For the foregoing reasons, the bond was approved. This constitutes the decision and order of the court.



Dated: November 17, 2021

New York, New York

April A. Newbauer

Acting Justice of the Supreme Court Footnotes

Footnote 1:See John C. Longmire,CPL §520.30: New York Supreme Court Holds that Defendant has the Burden of Proving that Collateral Posted to Indemnify a Bail Bond Obligor is Not the Fruit of Criminal or Unlawful Activity, 68 St. John's L.Rev. 297, 306 fn 48 and cases cited therein (1994). .

Footnote 2:See W.C. Donnino, NY McKinney's Supplementary Practice Commentaries, 500.10 et seq.

Footnote 3:Against the Odds: Experimenting with Alternative Forms of Bail, Vera Inst. of Justice 1,2 (Sept 2017).

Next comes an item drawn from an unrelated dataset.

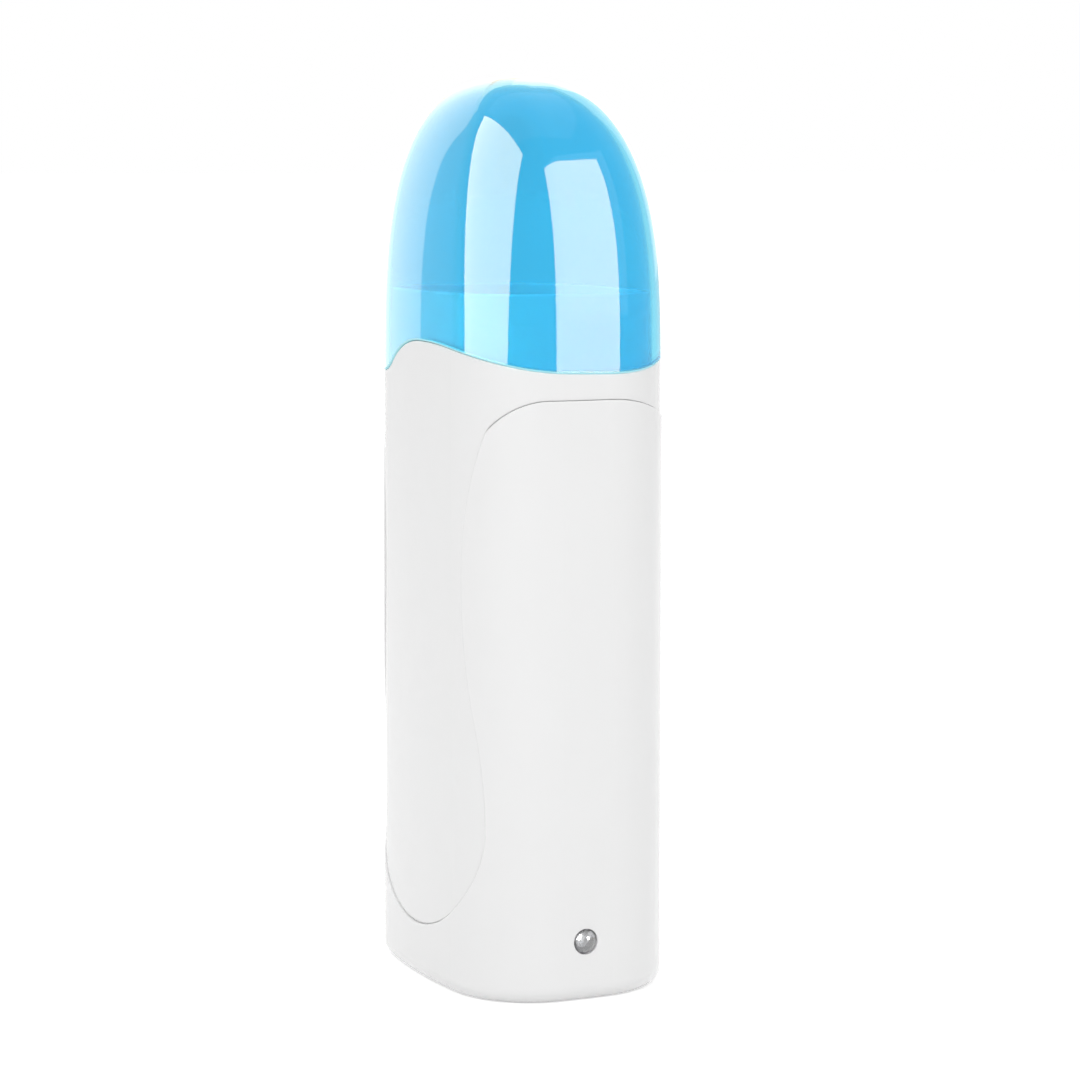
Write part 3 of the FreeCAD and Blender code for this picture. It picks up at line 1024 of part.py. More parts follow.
inlet_pins = group("inlet_pins", [
    turned("inlet_pin_" + side, [
        ("0", "0"), ("Sizes.pin_radius - Sizes.pin_nose", "0"),
        ("Sizes.pin_radius", "Sizes.pin_nose_length"), ("Sizes.pin_radius", PIN_NECK),
        ("Sizes.pin_neck_radius", PIN_NECK), ("Sizes.pin_neck_radius", PIN_BACK),
        ("Sizes.pin_flange_radius", PIN_BACK), ("Sizes.pin_flange_radius", PIN_FLANGE),
        ("Sizes.pin_neck_radius", PIN_FLANGE), ("Sizes.pin_neck_radius", PIN_LENGTH),
        ("0", PIN_LENGTH)],
        (x, "0", CAVITY_TOP + " - Sizes.pin_reach"), "+z")
    for side, x in (("right", "Sizes.pin_pitch / 2"), ("left", "-Sizes.pin_pitch / 2"))])

# ---------------------------------------------------------------- indicator lamp
LED_FRONT = "(Sizes.body_width / 2 + Sizes.led_proud)"
LED_BACK = "(%s - Sizes.led_length)" % LED_FRONT
BOARD_FRONT = "(%s - Sizes.led_lead_length)" % LED_BACK
BOARD_BACK = "(%s - Sizes.board_thickness)" % BOARD_FRONT
BOARD_LOW = "(Sizes.led_height - Sizes.board_height / 2)"
led = new_body("led")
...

Footnote 4:Given the Legislature's intent in revising the laws on bail setting, it is certainly open to question whether setting a higher dollar amount for a partially secured bond representing 33 percent more than the insurance company bond violates public policy. However, this question was not raised in this application, in which the obligors merely sought to post the higher amount set for the partially secured bond.

Footnote 5:Such as higher interest charges, debt collection, anxiety, depression and other health risks. See A Financial Security Threat in the Courtroom, [Aspen Institute Sept 2021].